#### [EXERCISE DESCRIPTION]
Start at the line containing "Keep writing the Blender", stop at the line containing "return rail_top, top", and set down every line in that stretch exactly as written, and nothing else.

#### [DATA TO PROCESS]
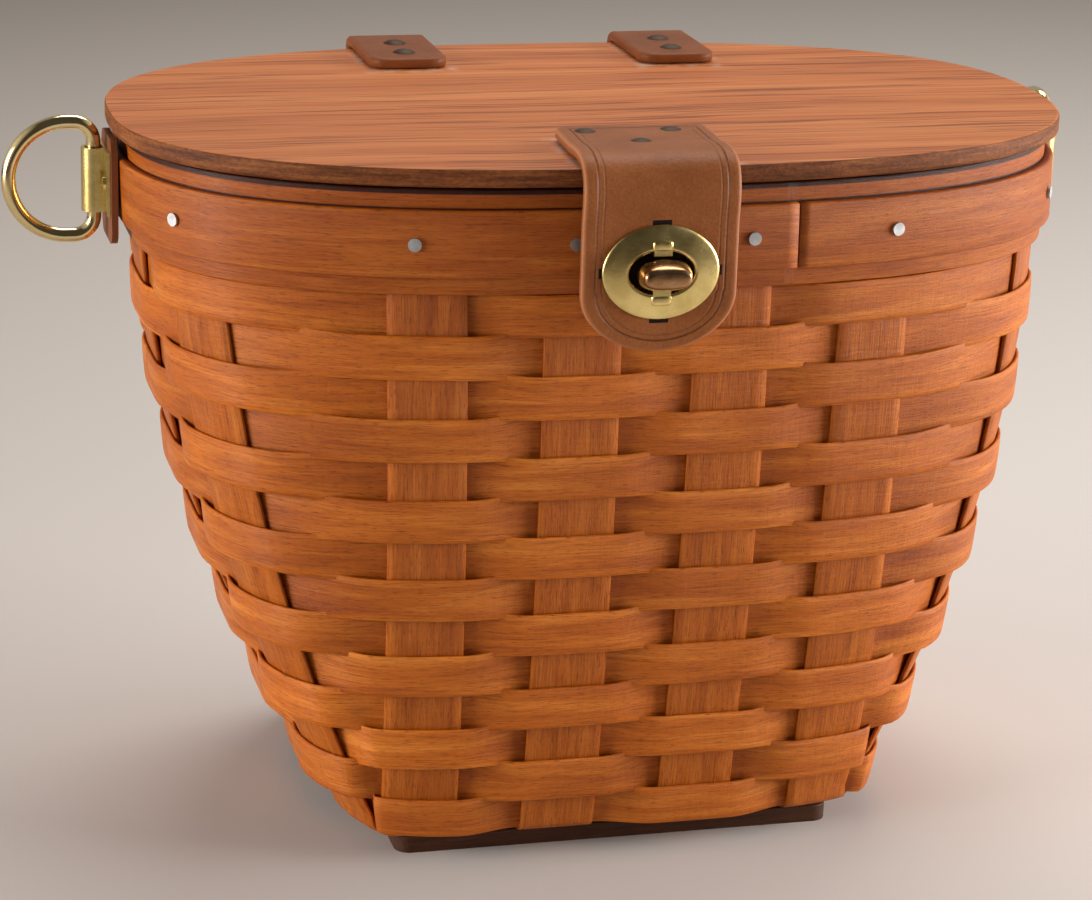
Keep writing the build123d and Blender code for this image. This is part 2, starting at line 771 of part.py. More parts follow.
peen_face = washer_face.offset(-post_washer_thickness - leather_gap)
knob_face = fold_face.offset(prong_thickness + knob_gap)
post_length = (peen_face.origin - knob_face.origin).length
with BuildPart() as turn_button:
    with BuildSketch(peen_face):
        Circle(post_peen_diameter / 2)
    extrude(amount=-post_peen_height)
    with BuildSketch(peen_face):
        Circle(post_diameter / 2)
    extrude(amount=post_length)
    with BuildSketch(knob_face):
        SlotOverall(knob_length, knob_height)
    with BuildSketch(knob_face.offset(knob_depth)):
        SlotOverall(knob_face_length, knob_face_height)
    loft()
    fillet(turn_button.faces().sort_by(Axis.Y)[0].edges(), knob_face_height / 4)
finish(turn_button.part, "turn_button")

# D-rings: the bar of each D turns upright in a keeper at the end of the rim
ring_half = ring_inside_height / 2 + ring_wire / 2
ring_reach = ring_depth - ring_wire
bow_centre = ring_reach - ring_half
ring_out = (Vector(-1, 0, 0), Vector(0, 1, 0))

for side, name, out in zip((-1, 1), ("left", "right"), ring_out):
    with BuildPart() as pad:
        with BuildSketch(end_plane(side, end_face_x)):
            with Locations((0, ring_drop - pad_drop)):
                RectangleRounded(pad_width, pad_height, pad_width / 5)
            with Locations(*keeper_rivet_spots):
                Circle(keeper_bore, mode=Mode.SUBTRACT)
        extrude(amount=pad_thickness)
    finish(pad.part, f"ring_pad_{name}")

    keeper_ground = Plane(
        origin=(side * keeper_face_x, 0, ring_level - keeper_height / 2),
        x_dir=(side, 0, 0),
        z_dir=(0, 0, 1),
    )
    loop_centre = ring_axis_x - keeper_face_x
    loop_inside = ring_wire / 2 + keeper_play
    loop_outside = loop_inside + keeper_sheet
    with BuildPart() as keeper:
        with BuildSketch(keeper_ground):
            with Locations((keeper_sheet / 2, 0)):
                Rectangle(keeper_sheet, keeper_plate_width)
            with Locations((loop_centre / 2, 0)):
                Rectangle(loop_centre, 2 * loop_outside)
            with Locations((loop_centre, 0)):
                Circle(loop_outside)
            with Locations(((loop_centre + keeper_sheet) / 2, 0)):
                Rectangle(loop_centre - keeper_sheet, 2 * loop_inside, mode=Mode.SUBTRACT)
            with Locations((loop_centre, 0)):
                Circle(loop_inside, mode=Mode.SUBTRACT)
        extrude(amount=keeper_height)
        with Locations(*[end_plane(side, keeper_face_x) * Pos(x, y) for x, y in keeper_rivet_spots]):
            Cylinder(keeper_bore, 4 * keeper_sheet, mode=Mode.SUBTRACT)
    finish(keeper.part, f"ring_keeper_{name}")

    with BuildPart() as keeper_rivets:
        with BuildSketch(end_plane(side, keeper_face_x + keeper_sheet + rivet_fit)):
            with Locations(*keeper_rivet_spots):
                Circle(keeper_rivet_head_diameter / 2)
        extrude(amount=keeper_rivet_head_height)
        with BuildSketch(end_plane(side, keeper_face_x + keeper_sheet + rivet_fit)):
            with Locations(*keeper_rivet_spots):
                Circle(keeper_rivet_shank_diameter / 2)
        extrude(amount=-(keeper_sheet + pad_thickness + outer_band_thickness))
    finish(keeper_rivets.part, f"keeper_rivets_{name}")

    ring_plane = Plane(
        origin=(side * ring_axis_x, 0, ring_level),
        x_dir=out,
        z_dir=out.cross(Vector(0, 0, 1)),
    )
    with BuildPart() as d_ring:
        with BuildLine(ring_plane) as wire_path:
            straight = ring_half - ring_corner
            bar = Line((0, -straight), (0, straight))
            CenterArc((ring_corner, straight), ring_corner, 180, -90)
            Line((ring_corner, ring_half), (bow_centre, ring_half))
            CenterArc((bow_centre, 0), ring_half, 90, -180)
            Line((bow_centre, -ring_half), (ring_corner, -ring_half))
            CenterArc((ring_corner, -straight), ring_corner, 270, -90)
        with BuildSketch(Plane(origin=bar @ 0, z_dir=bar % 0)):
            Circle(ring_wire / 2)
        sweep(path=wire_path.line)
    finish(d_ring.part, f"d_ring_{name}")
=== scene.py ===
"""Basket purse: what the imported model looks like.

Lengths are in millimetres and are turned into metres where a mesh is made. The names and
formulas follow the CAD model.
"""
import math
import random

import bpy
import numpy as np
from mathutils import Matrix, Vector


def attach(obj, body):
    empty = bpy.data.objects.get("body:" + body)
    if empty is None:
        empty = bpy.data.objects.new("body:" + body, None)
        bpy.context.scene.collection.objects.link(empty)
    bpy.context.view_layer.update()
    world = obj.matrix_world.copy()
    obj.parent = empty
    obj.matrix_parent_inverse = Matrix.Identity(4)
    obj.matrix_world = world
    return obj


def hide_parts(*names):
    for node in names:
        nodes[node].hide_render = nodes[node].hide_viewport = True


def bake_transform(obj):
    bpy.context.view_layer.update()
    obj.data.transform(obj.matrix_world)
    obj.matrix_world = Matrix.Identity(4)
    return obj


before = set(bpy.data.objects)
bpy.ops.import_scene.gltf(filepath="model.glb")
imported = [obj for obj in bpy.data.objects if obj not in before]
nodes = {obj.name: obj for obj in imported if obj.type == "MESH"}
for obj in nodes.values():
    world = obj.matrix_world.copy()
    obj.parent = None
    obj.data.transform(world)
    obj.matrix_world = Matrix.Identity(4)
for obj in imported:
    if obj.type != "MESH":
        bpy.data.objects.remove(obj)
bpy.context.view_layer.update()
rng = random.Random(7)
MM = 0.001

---

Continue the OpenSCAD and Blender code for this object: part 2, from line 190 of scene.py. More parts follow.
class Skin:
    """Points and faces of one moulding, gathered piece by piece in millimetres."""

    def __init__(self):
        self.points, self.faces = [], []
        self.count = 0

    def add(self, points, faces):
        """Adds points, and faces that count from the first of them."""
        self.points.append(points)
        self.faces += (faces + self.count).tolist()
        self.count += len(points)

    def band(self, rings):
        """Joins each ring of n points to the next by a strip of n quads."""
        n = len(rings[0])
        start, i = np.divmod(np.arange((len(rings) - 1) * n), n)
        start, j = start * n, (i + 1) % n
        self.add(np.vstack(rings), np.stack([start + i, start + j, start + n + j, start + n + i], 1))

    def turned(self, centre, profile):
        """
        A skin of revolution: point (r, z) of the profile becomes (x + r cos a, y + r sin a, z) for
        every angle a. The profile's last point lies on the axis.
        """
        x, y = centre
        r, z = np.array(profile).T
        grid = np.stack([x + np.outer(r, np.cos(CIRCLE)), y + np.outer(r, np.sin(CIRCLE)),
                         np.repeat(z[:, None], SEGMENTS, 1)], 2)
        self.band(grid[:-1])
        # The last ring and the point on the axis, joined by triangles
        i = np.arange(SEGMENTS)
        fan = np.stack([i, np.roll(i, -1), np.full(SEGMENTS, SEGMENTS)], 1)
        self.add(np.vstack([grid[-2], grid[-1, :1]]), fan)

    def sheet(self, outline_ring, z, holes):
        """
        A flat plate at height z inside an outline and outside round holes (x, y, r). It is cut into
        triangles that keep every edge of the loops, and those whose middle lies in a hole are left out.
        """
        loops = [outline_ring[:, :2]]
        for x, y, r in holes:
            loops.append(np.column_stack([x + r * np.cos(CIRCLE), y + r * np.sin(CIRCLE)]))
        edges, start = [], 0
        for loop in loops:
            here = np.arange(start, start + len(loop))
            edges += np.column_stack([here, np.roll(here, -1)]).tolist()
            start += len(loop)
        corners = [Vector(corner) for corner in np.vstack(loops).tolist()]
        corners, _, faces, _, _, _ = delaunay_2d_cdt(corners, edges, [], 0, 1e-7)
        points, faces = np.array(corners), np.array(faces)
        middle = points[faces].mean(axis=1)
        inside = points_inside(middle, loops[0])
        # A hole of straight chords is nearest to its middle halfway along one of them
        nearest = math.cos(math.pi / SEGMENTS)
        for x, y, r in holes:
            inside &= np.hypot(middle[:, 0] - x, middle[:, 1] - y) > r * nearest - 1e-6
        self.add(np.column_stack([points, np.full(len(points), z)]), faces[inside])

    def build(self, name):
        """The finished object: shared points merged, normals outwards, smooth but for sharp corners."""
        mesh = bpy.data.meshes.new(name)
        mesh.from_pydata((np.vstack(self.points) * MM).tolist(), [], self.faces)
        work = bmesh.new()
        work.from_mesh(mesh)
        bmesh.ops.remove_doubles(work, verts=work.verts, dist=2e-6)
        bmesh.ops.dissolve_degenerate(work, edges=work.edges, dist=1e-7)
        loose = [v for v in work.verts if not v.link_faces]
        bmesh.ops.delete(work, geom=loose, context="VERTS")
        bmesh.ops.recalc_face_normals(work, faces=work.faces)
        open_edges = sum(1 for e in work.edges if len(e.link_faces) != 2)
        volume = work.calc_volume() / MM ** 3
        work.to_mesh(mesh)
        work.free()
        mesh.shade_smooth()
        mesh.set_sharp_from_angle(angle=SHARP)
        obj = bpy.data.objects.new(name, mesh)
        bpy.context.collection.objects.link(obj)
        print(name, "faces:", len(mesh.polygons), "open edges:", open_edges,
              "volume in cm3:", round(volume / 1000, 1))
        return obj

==

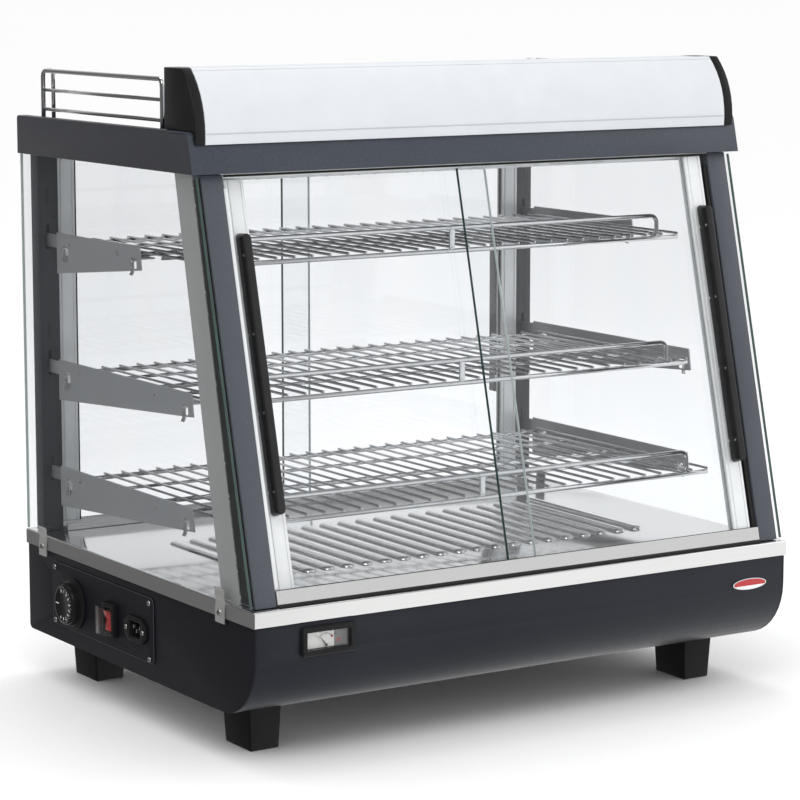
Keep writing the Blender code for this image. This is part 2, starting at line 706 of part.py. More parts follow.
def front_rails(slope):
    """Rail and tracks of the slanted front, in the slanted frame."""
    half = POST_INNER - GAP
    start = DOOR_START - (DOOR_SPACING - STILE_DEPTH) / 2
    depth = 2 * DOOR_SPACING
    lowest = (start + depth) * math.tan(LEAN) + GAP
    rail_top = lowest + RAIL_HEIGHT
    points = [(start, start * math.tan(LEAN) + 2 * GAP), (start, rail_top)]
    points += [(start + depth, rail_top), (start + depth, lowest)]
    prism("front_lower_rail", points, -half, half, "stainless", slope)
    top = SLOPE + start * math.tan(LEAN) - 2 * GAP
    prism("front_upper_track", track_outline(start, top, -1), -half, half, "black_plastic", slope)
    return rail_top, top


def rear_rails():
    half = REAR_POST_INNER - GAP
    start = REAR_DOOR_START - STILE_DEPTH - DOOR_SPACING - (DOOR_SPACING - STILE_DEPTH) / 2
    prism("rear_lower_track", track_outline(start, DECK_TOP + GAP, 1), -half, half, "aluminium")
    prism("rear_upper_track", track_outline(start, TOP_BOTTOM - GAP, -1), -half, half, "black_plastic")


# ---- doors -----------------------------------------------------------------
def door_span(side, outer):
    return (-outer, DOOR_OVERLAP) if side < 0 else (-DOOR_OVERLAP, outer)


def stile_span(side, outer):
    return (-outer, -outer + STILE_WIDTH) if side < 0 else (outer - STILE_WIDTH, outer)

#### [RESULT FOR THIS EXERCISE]
Keep writing the Blender code for this image. This is part 2, starting at line 706 of part.py. More parts follow.
def front_rails(slope):
    """Rail and tracks of the slanted front, in the slanted frame."""
    half = POST_INNER - GAP
    start = DOOR_START - (DOOR_SPACING - STILE_DEPTH) / 2
    depth = 2 * DOOR_SPACING
    lowest = (start + depth) * math.tan(LEAN) + GAP
    rail_top = lowest + RAIL_HEIGHT
    points = [(start, start * math.tan(LEAN) + 2 * GAP), (start, rail_top)]
    points += [(start + depth, rail_top), (start + depth, lowest)]
    prism("front_lower_rail", points, -half, half, "stainless", slope)
    top = SLOPE + start * math.tan(LEAN) - 2 * GAP
    prism("front_upper_track", track_outline(start, top, -1), -half, half, "black_plastic", slope)
    return rail_top, top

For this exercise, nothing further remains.